Then, Professor Golden saw a different pattern within my pattern and started working with the same pattern on isometric dot paper. He kept my same pattern, but outlined it different. His pattern is shown below.
Then when I went home, I started working with the pattern I created in class on isometric dot paper. With the pattern I saw 2 potential patterns people could see. In the picture below you will see three patterns. The first is how the pattern blocks were colored. The second part is the same pattern just black and white. The third pattern is one that people could see if they ignore the rhombus and triangles drawn on the outside of the hexagon. On the top part of the paper, you will see the pattern formed together to see how it would look. On the bottom part of the paper you will see one big pattern block from each to see what the inside looks like.
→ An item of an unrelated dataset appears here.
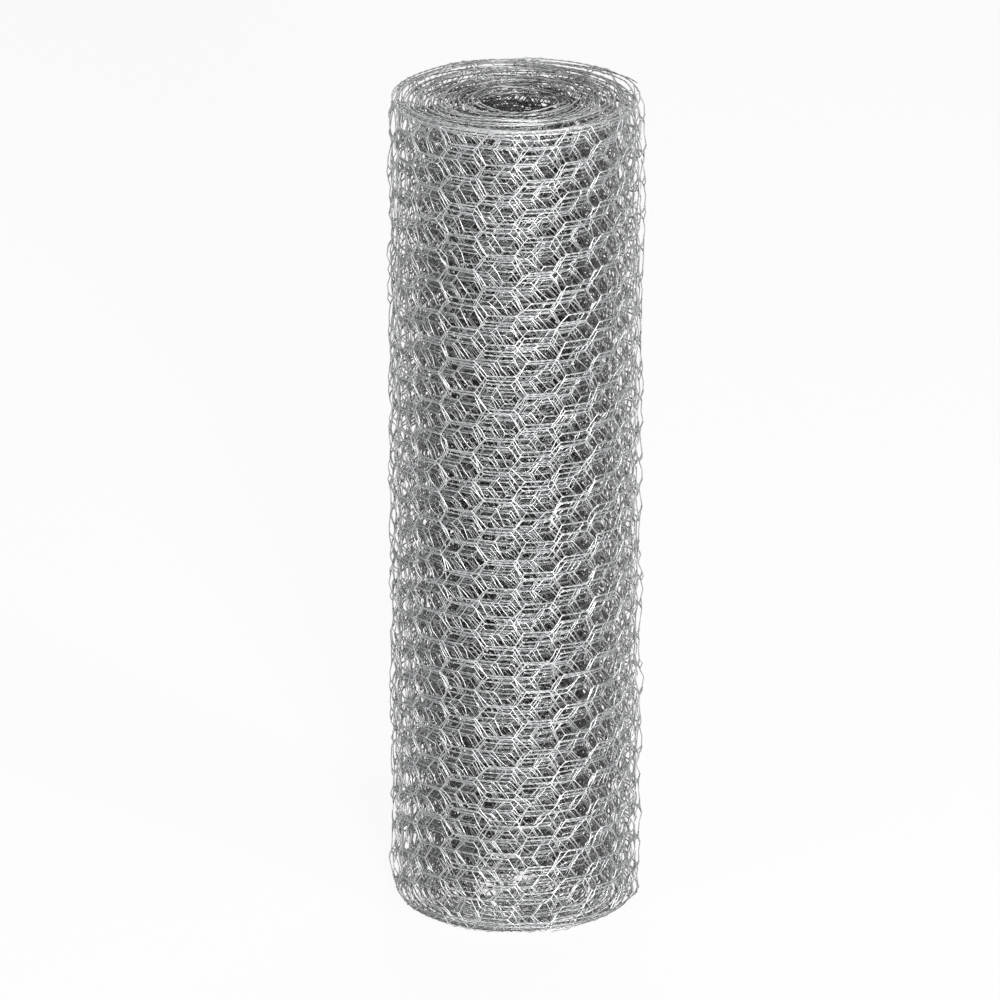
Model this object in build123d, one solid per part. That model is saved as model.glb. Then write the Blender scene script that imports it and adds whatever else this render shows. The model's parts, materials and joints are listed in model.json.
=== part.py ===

This is just one tessellation that I worked with. What makes this tessellation work? What makes this tessellation work is the smooth sides. you could fill the large outside hexagon ring with triangles, rhombus, or trapezoids. The length of the edges in the different shapes always equals at least one other edge on a different shape. That is why this tessellation works! My Professor started working with this same tessellation. See his blogpost here.
I think tessellations are a lot of fun. Also, I think working with tessellations with students would be fun because they have a very creative imagination. I found a website that I would use to introduce tessellations to my students. It tells students what tessellations are and has examples of some. The website I found that would be helpful to students is called Cool Math 4 Kids.